Shortly after
midnight on October 17, 1987, two brothers, Lester & Vern Kills On Top,
entered a bar in Miles City Montana. With them were two women, Diane
Bull Coming & Doretta Four Bear. When another patron, John Martin
Etchemendy, complained he could not find his car, the four offered to
help. With Etchemendy in their car, they drove away from the bar.
At some point
the four decided to assault & rob the victim. They forced Etchemendy to
disrobe & climb into the trunk of the car. At 5AM Four Bear left the
group, but another friend, Lavonne Quiroz, joined it. The group drove
south to Gillette, Wyoming, arriving there in the afternoon. While Vern
& Quiroz went to a bar, Lester & Bull Coming drove out of town. They
stopped, & according to Diane's testimony, Lester beat Etchemendy to
death with a pipe.

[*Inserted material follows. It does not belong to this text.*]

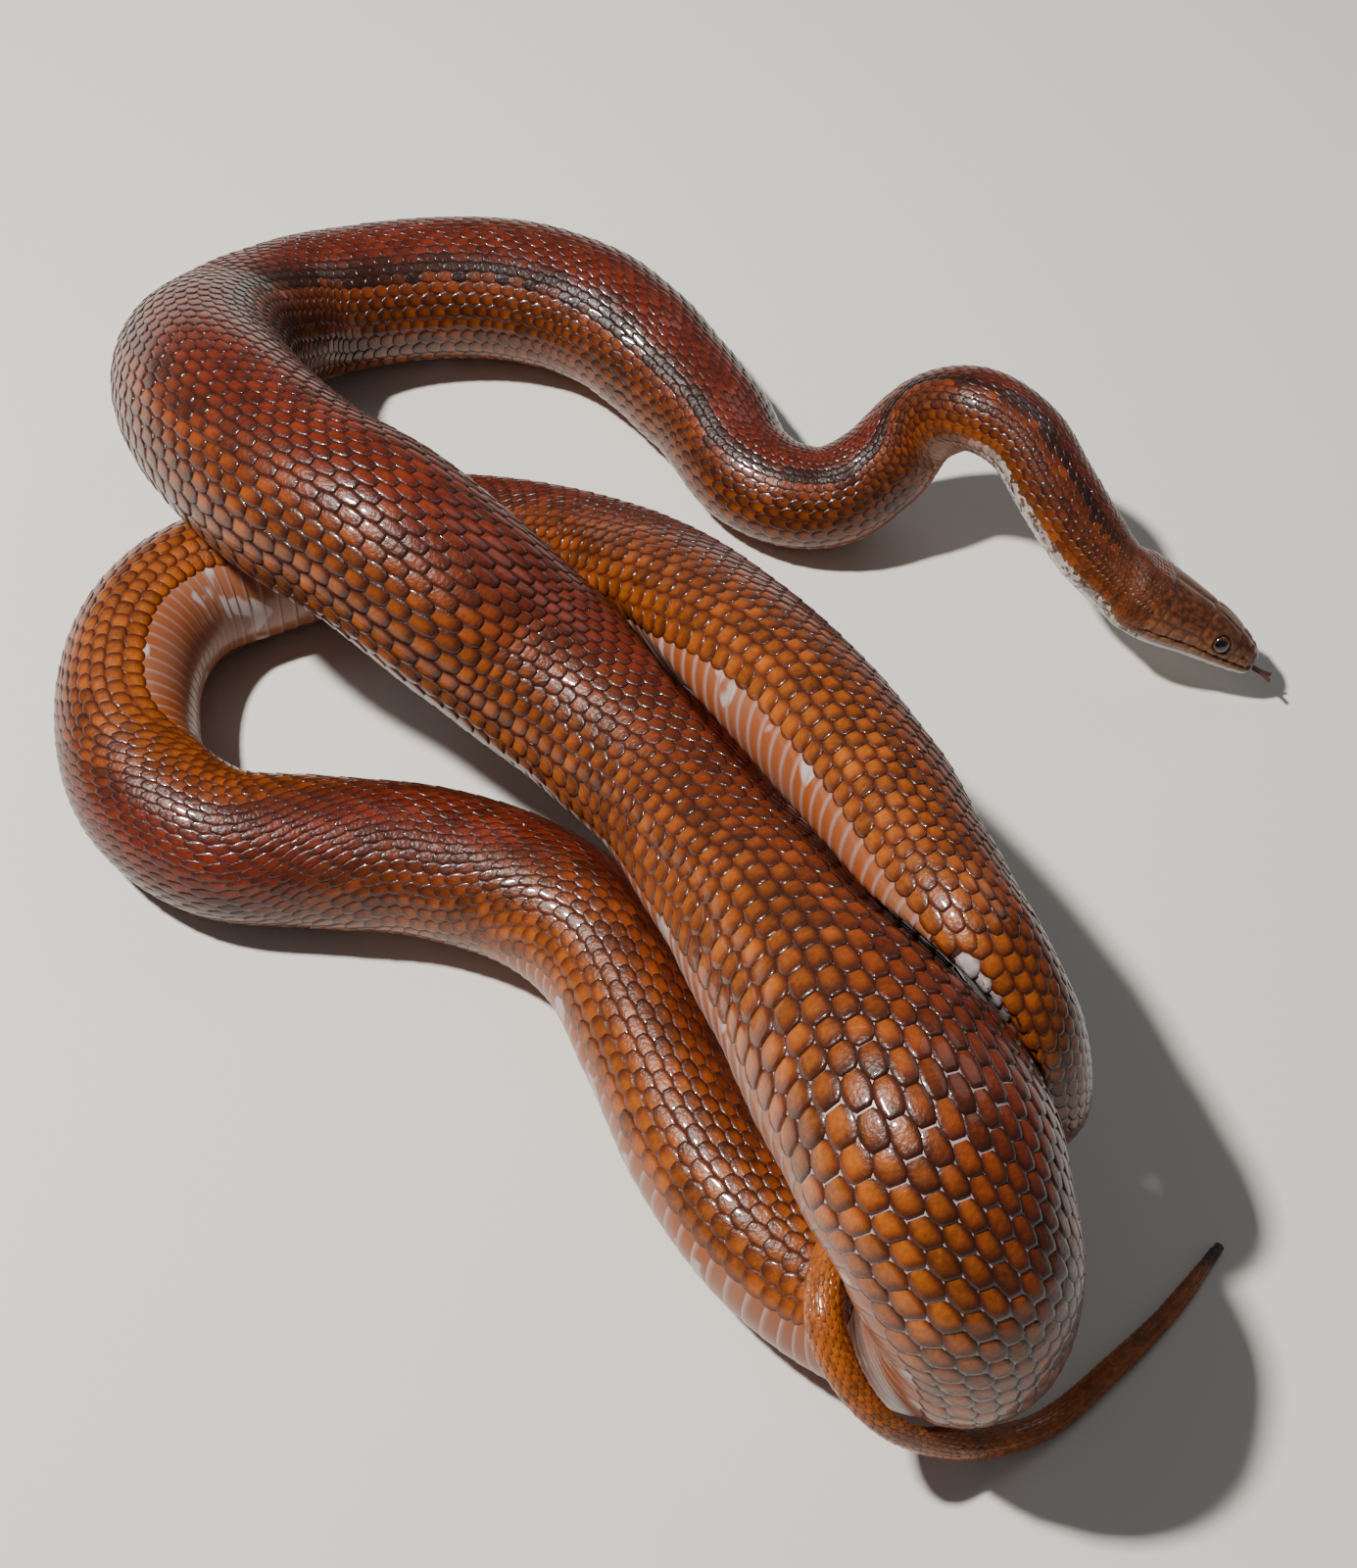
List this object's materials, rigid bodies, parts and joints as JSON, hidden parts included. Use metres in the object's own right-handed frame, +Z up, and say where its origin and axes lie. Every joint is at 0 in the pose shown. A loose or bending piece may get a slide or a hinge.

They abandoned the body in a rural area 20 miles
south of Gillette.
Once the
Blackfoot, Crow, Sioux & Assiniboine roamed Montana's plains. When white
settlers invaded the area in the 19th century, the Cheyenne became
embroiled in wars to defend their territory. By the late 20th, only
about 2000 northern Cheyenne were left. They live on the Tongue River
reservation, located in the southeastern part of Montana. This story is
about two of them, Lester & Vern Kills On Top, full-blooded, enrolled
members of the northern Cheyenne tribe.
Access to Lester
was closely guarded by a lawyer in Washington state. A long list of
restrictions had been faxed to us, including a prohibition against
recording our conversation with him. We set about convincing the officer
in charge to remove Lester's handcuffs. But once they were off, Lester
became uncomfortable. He had not sat with civilians in a long time;
freedom made him nervous.
Lester's
disposition was delicate, so his attorneys had asked us not to talk
about his crime. We skirted around it, taking care not to upset or
depress him. Lester cannot read or watch TV: his attention wanders. We
were told he paces constantly inside his minuscule cell, a caged soul.
Although Lester
now fervently embraces Christianity, studying the Bible in prison, he
was educated in Native American lore. Named Strange Owl by his
grandfather, he speaks & reads Cheyenne. But like many Indians today,
Lester had had alcoholic parents, & had been shuttled back & forth among
several foster families, both on & off the reservation.
Because the
Kills On Top brothers committed part of their crime off the reservation
& part on Indian territory, the murder of John Martin Etchemendy became
a question of jurisdiction. With Etchemendy in the trunk of their car,
the men drove around southern Montana & northern Wyoming, cut through
the reservation, & crossed the border. There was therefore a great deal
of legal maneuvering over where they should be tried: in Wyoming or
Montana, in federal court or state court. Because Lester had murdered a
member of the white majority on majority land, the majority took over &
punished him according to majority law.
In mid-1995, the
Montana Independent Record carried the headline "Convict's Death
Sentence Overturned." The state supreme court had ordered a resentencing
for Lester Kills On Top. His lawyer had convinced the Montana Supreme
Court that the state had withheld evidence that might have undermined
her credibility. Lester was off death row.